My body felt used, worn out, fatigued, dirty, and yet overwrought. …

After working like that, I feel I have filth all over my hands, and at the same time I'm incandescent.

Monica is self-made, self-willed; she has always been responsible, moderate in her choices and independent. But now she changes from thrifty to spendthrift, gleefully going on spending sprees. In Milan she is offered clothing which “no living woman could possibly wear”:

Shoes made of glass and metal, skirts of feathers, jackets of acid green or kumquat leather. But then we saw the pearl gray camisole that turned us both on. He bought it for me; we didn't look at what it cost. He bought a belt. I bought a scarf, the color of blue hydrangeas.
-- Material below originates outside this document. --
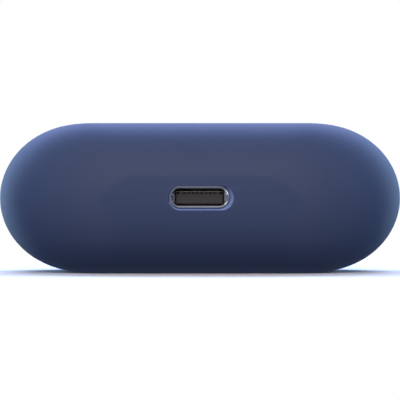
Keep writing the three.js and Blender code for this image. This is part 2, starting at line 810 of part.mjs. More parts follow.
// Flat lead from the battery's tab up and over the edge of the board.
function batteryLead() {

	const { halfWidth, near, thickness, low, tab } = BATTERY_LEAD;
	const [ far, top ] = [ near + thickness, ON_BOARD + thickness ];
	const rise = box( [ - halfWidth, near, low ], [ halfWidth, far, top ] );
	return join( rise, box( [ - halfWidth, near - tab, ON_BOARD ], [ halfWidth, far, top ] ) );

}

// Setup button: cap, flange and stem in one.
function setupButton() {

	const { cap, flange, flangeTop, flangeLow, stem, sunk, easing, foot } = BUTTON;
	const top = THICKNESS - sunk;
	const profile = [
		[ stem, foot ],
		[ stem, flangeLow ],
		[ flange, flangeLow ],
		[ flange, flangeTop ],
		[ cap, flangeTop ],
		[ cap, top - easing ],
		[ cap - easing, top ]
	];
	return alongZ( turned( profile, 24 ) ).translate( 0, BUTTON_Y, 0 );

}

function buttonSwitch() {

	const { halfWidth, body, dome, easing, top } = BUTTON_SWITCH;
	const low = BUTTON_BOARD.top + HAIR;
	const base = box( [ - halfWidth, - halfWidth, low ], [ halfWidth, halfWidth, low + body ] );
	const profile = [ [ dome, low + body / 2 ], [ dome, top - easing ], [ dome - easing, top ] ];
	const stud = alongZ( turned( profile, 16 ) );
	return join( base, stud ).translate( [ 0, BUTTON_Y, 0 ] );

}

function lightPipe() {

	const { radius, flange, sunk, flangeLow, top } = LIGHT;
	const profile = [ [ radius, sunk ], [ radius, flangeLow ], [ flange, flangeLow ], [ flange, top ] ];
	return alongZ( turned( profile ) ).translate( 0, LIGHT_Y, 0 );

}

// Sprung contacts in the wells: the block they sit in, the plungers and their springs.

function contactBlock( sign ) {

	const { width, height, top, depth, bore, floor } = BLOCK;
	const x = sign * WELL_X;
	const block = box(
		[ x - width / 2, top - depth, WELL_Z - height / 2 ],
		[ x + width / 2, top, WELL_Z + height / 2 ]
	);
	const bores = [ - 1, 1 ].map( ( way ) => {

		const hole = new THREE.CylinderGeometry( bore, bore, depth, 16 );
		return hole.translate( x + way * PLUNGER_SPREAD, top - depth / 2 + floor, WELL_Z );

	} );
	return cut( solid( block ), ...bores );

}

const FLANGE_TOP = WELL_FLOOR_Y - WELL.wall - PLUNGER.gap;
const FLANGE_LOW = FLANGE_TOP - PLUNGER.flangeHeight;

function plunger( x ) {

	const { tip, rise, flange, easing } = PLUNGER;
	const top = WELL_FLOOR_Y + rise;
	const profile = [
		[ flange, FLANGE_LOW ],
		[ flange, FLANGE_TOP ],
		[ tip, FLANGE_TOP ],
		[ tip, top - easing ],
		[ tip - easing, top ]
	];
	return turned( profile, 12 ).translate( x, 0, WELL_Z );

}

// Little coil springs.

function contactSpring( x ) {

	const { radius, wireRadius, turns, gap } = CONTACT_SPRING;
	const low = BLOCK.top - BLOCK.depth + BLOCK.floor + gap + wireRadius;
	const points = helix( radius, low, FLANGE_LOW - gap - wireRadius, turns, 7 );
	return wire( points, wireRadius, points.length, 4 ).translate( x, 0, WELL_Z );

}

function buttonSpring() {

	const { radius, wireRadius, turns, gap } = BUTTON_SPRING;
	const low = BUTTON_BOARD.top + gap + wireRadius;
	const points = helix( radius, low, BUTTON.flangeLow - gap - wireRadius, turns, 9 );
	return alongZ( wire( points, wireRadius, points.length, 4 ) ).translate( 0, BUTTON_Y, 0 );

}

// Disc or plate magnets.

function latchMagnet( sign, lowY ) {

	const { x, width, length, low, high } = LATCH_MAGNET;
	return box( [ sign * x - width / 2, lowY, low ], [ sign * x + width / 2, lowY + length, high ] );

}

function budMagnet( sign ) {

	const { z, radius, height, gap } = BUD_MAGNET;
	const disc = new THREE.CylinderGeometry( radius, radius, height, 24 );
	return disc.translate( sign * WELL_X, BLOCK.top - gap - height / 2, WELL_Z + z );

}

// Body of the case.

add( 'body_shell', bodyShell(), PLASTIC );
add( 'earbud_cradle', earbudCradle(), LINING );

add( 'port_shell', portShell(), STEEL );
add( 'port_insulator', portInsulator(), DARK );
add( 'port_contacts', portContacts(), GOLD );
add( 'port_gasket', portGasket(), RUBBER );
add( 'port_bracket', portBracket(), STEEL );
SIDES.forEach( ( { side, sign } ) => add( `board_screw_${ side }`, boardScrew( sign ), STEEL ) );

add( 'main_board', mainBoard(), LAMINATE );
Object.entries( CHIPS ).forEach( ( [ name, size ] ) => add( name, chip( size ), DARK ) );
add( 'power_inductor', chip( INDUCTOR ), MAGNET );
add( 'battery_cell', batteryCell(), POUCH );
add( 'battery_lead', batteryLead(), FLEX );
add( 'battery_foam', box(
	[ - BATTERY_FOAM.halfWidth, BATTERY_FOAM.near, BATTERY_FOAM.low ],
	[ BATTERY_FOAM.halfWidth, BATTERY_FOAM.far, BATTERY_FOAM.high ]
), RUBBER );

const coilLow = COIL.top - COIL.thickness;
const ferriteTop = coilLow - FERRITE.gap;
const coil = flatRing( COIL.inner, COIL.outer, coilLow, COIL.top, 30 );
const ferrite = flatRing( FERRITE.inner, FERRITE.outer, ferriteTop - FERRITE.thickness, ferriteTop, 30 );
add( 'charging_coil', coil.translate( 0, BUTTON_Y, 0 ), COPPER );
add( 'coil_ferrite', ferrite.translate( 0, BUTTON_Y, 0 ), DARK );

const { halfWidth: boardHalf, reach: boardReach, top: boardTop, thickness: boardThickness } = BUTTON_BOARD;
add( 'button_board', box(
	[ - boardHalf, BUTTON_Y - boardReach, boardTop - boardThickness ],
	[ boardHalf, BUTTON_Y + boardReach, boardTop ]
), LAMINATE );
add( 'button_switch', buttonSwitch(), STEEL );
add( 'button_spring', buttonSpring(), STEEL );

add( 'light_pipe', lightPipe(), CLEAR );
add( 'light_board', box(
	[ - LIGHT_BOARD.halfWidth, LIGHT_Y - LIGHT_BOARD.reach, LIGHT_BOARD.low ],
	[ LIGHT_BOARD.halfWidth, LIGHT_Y + LIGHT_BOARD.reach, LIGHT_BOARD.low + LIGHT_BOARD.thickness ]
), LAMINATE );
add( 'status_light', box(
	[ - STATUS_LIGHT.halfWidth, LIGHT_Y - STATUS_LIGHT.halfLength, STATUS_LIGHT.low ],
	[ STATUS_LIGHT.halfWidth, LIGHT_Y + STATUS_LIGHT.halfLength, LIGHT_BOARD.low - HAIR ]
), CLEAR );
add( 'lid_sensor', box(
	[ LID_SENSOR.left, LID_SENSOR.near, LID_SENSOR.low ],
	[ LID_SENSOR.right, LID_SENSOR.far, LIGHT_BOARD.low - HAIR ]
), DARK );

const latchY = DECK.low - LATCH_MAGNET.gap - LATCH_MAGNET.length;
SIDES.forEach( ( { side, sign } ) => {

	add( `contact_block_${ side }`, contactBlock( sign ), DARK );
	add( `bud_magnet_${ side }`, budMagnet( sign ), MAGNET );
	add( `latch_magnet_${ side }`, latchMagnet( sign, latchY ), MAGNET );

} );
const flexFar = BLOCK.top - BLOCK.depth - CONTACT_FLEX.gap;
add( 'contact_flex', box(
	[ - CONTACT_FLEX.halfWidth, flexFar - CONTACT_FLEX.thickness, WELL_Z - CONTACT_FLEX.halfHeight ],
	[ CONTACT_FLEX.halfWidth, flexFar, WELL_Z + CONTACT_FLEX.halfHeight ]
), FLEX );
contactPlaces().forEach( ( { name, x } ) => add( `contact_spring_${ name }`, contactSpring( x ), STEEL ) );
contactPlaces().forEach( ( { name, x } ) => add( `contact_plunger_${ name }`, plunger( x ), GOLD ) );

add( 'hinge_base', hingePlate( BASE_KNUCKLES, FIXED_BORE, - 1 ), STEEL );
add( 'hinge_pin', hingePin(), STEEL );
add( 'hinge_spring', hingeSpring(), STEEL );
SIDES.forEach( ( { side, sign } ) => add( `hinge_base_screw_${ side }`, hingeScrew( sign, - 1 ), STEEL ) );

// Button.

add( 'setup_button', setupButton(), PLASTIC );

// Lid.

add( 'lid_shell', lidShell(), PLASTIC );
add( 'lid_liner', lidLiner(), LINING );
add( 'hinge_leaf', hingePlate( LEAF_KNUCKLES, RUNNING_BORE, 1 ), STEEL );
SIDES.forEach( ( { side, sign } ) => {

	add( `hinge_leaf_screw_${ side }`, hingeScrew( sign, 1 ), STEEL );
	add( `lid_magnet_${ side }`, latchMagnet( sign, LINER.high + LATCH_MAGNET.gap ), MAGNET );

} );

export default group;
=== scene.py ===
"""Fine surfaces, finishes and a stage for a wireless earbuds charging case.

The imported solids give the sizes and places. Each operator makes one piece, or a group of like pieces,
of the finished case around them. Forms are worked out in millimetres and finished in metres.
The case lies on its front: +X is its width, +Y runs from the charging port to the lid's crown, and
+Z is up, from the front to the back.
"""

import json
import math
from types import SimpleNamespace

import bmesh
import bpy
from mathutils import Matrix, Vector


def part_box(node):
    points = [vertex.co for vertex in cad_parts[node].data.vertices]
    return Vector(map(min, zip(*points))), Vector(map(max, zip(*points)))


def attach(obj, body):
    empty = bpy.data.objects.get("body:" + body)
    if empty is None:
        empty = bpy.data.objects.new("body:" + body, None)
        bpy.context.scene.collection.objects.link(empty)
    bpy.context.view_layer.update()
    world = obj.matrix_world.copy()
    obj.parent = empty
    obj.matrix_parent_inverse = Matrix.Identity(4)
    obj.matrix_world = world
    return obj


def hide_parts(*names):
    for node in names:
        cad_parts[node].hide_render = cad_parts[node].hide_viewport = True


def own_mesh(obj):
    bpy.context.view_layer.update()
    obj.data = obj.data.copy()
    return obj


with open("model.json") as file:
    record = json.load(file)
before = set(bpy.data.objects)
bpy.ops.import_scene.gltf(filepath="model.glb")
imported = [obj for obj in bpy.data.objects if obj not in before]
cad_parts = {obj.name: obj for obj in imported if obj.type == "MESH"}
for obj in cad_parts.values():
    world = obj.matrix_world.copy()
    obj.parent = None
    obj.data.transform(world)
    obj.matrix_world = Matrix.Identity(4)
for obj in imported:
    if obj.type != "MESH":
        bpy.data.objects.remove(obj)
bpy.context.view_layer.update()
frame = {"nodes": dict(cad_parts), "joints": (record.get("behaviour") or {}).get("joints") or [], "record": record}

bl_info = {
    "name": "Earbuds Case",
    "version": (1, 0, 0),
    "blender": (4, 5, 0),
    "location": "3D View > Sidebar > Earbuds Case",
    "description": "Builds the pieces, finishes and stage of a wireless earbuds charging case",
    "category": "Object",
}

MM = 0.001

# How far each pressed piece travels, in metres, and a margin over that travel for its spring.
JOINTS = frame["record"]["behaviour"]["joints"]
TRAVELS = {joint["name"]: joint["range_m"][1] for joint in JOINTS if "range_m" in joint}
PRESS_MARGIN = 1.02


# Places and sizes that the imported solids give, in millimetres.


def box_mm(node):
    """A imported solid's lowest and highest corners."""
    low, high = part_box(node)
    return low / MM, high / MM


def middle_mm(node):
    """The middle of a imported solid's box."""
    low, high = box_mm(node)
    return (low + high) / 2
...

They spend and spend, and suddenly there's no more. The Muse is not amused. And is doubly deprived of his power. What can possibly happen next? Only a reversal of fortune, a role change, will do.

Despite the fun, Spending is not a summer beach book—though it would certainly be a turn-on to read while being oiled on a beach towel. But it's too smart. (Monica says of B's ex-wife, “If Brillo could talk, this is what it would sound like.”) And it's too wise. Gordon can't help dishing out the metaphysics:

I've often thought that the problem of foolishness is more metaphysically vexing than the problem of evil. Evil is a hard dark point, or a hypnotizing vortex; it's humbling; you can learn something from it, if it doesn't destroy you. … But foolishness is an unworthy adversary; it just smothers you in its wet thickness.

Most of all, what carries this work above fantasy—“utopian,” as Gordon calls it, or “an entertainment,” as Mary Cantwell described it in Vogue, or even something megalomaniacal and Napoleonic, as the crusty, cranky critic said in the daily New York Times—is the truth of work, the knowledge of art. That's what keeps Gordon's mouthy, funny, prickly Monica always on earth.